Immediately, we begin to suspect anything that Wickes said about the veracity of his research - if he couldn't work out from the paperwork he'd supposedly seen that Mansfield hadn't apparently been interviewed by the police let alone been in the frame as a serious suspect, how are we to take seriously his claims that he will be revealing the 'true' identity of the killer? Of course, we can't, especially when he holds up the long-discredited notion that it was royal physician William Gull and his coachman Netley as his proof.

Although the far superior Murder By Decree and From Hell both used the same frankly ridiculous notion, neither film made any attempt to pass themselves off as factually accurate. When a producer goes to the lengths that Wickes did to promote his offering as a serious look at the possible identity of the world's most notorious never-caught killer, we surely have a right to expect more than trying to fool us into believing it was a man who was never even seriously questioned before again blaming a pair of men who had only come into the frame in the mist suspect of ways to begin with. The fact that Abberline and Godley stumble across the identity of the killers almost by chance damages it dramatically too.

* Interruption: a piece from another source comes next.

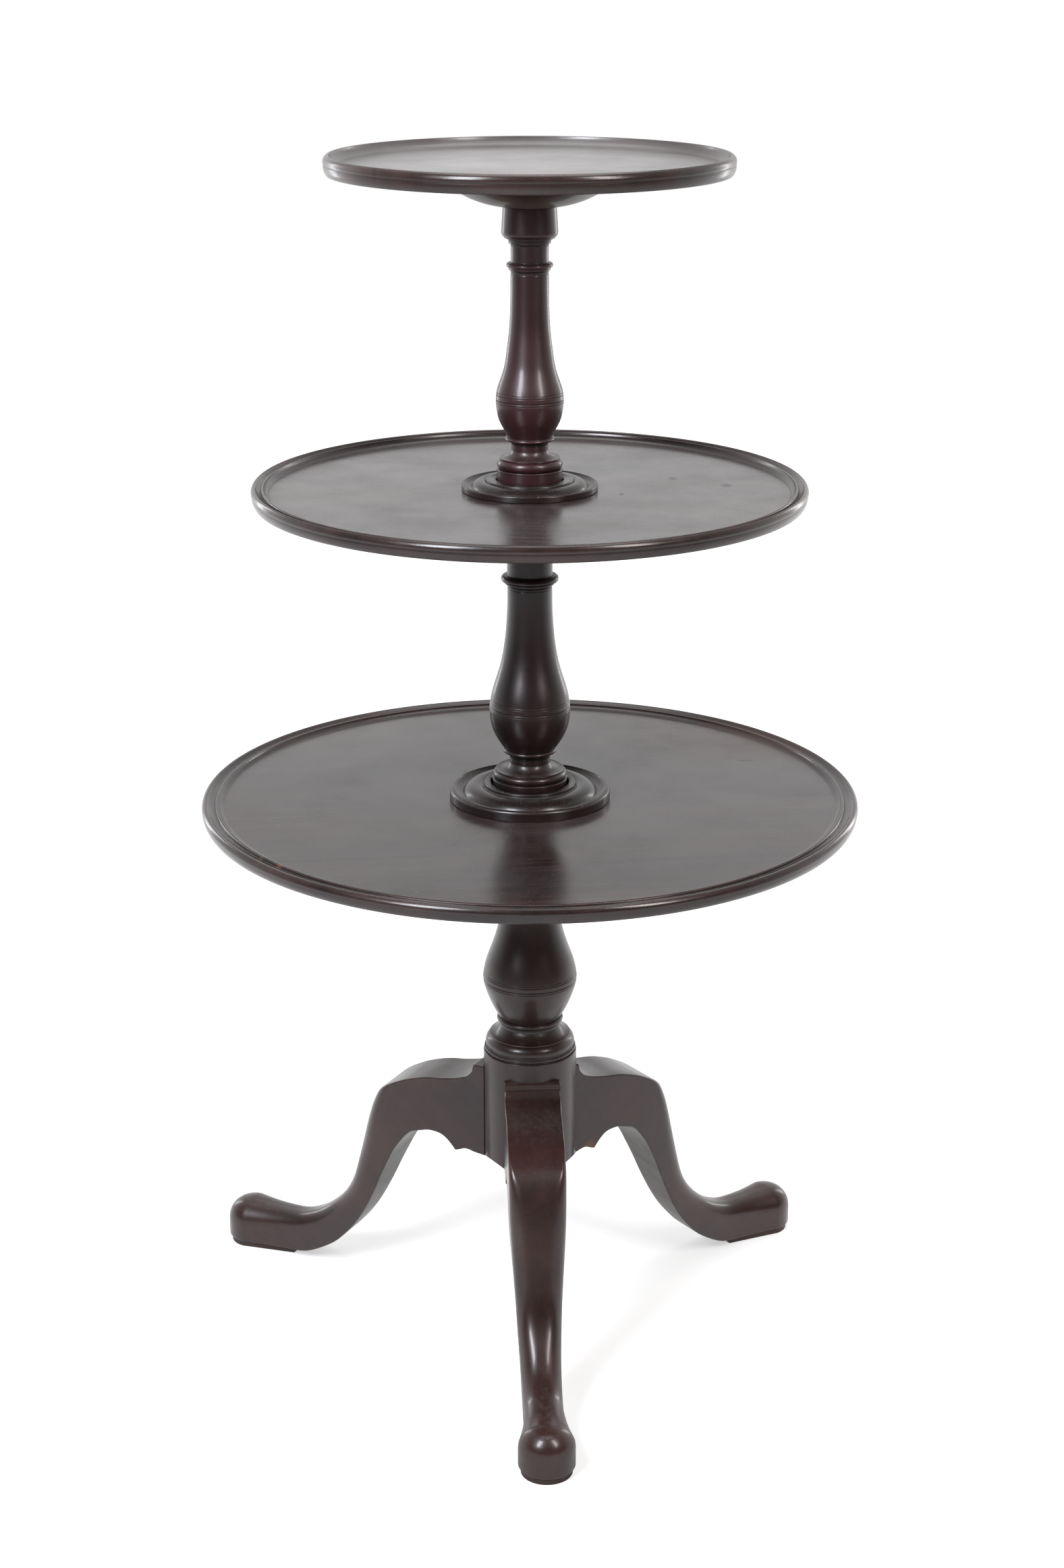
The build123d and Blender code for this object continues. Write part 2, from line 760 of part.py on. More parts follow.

In the end it shouldn't really matter, but it does. Certainly it mattered enough to Ripperologist Melvin Harris [author of recommended works like The Ripper File [1989] and The True Face of Jack the Ripper [1996]] and several journalists who harangued Wickes and successfully got him to eventually withdraw his obviously bogus claims. Harris would later also be instrumental in blowing the whistle on that other great Ripper scam, the so-called Ripper Diaries.

No-one would really expect a narrative film to paint a factually accurate portrait of what really happened and really no-one should really want to see such a thing. It would, after all, be extremely dull - if it had relied solely on the facts, Jack the Ripper would have been three hours of perplexed Cockney coppers scratching their heads as prostitutes drop like flies and then it would just end, with no satisfying resolution. Any Ripper film is going to need to blame someone and of course they all do, though most producers have the good sense to admit that they're clutching at straws and not aiming to expose the truth; indeed some films [including Jack the Ripper [1959], A Study in Terror [1965] and Jesus Franco's bonkers Jack the Ripper [1976]] simply make up entirely fictional perpetrators for the occasion.

Had Wickes just owned up to the fact that this was just another take on a hoary urban legend, it might have been more palatable. But because and in spite of his claims, it remains unconvincing and unsatisfying, particularly when the Hughes Brothers later did a much more atmospheric job of it in From Hell, a film that makes no claims for authenticity, one based on a graphic novel whose author quite plainly admits that the Masons / Royalty plot is, at best, highly unlikely.

If you can distance yourself from the claims of its creator, Jack the Ripper is a lightweight but mostly enjoyable re-telling of the tale [just try not to laugh too loud when Anthony's accent wobbles into earshot] that perhaps relies to heavily on soap opera clichés to keep going through its three hours. But anyone really expecting the 'truth' promised by the publicity is going to be sorely disappointed.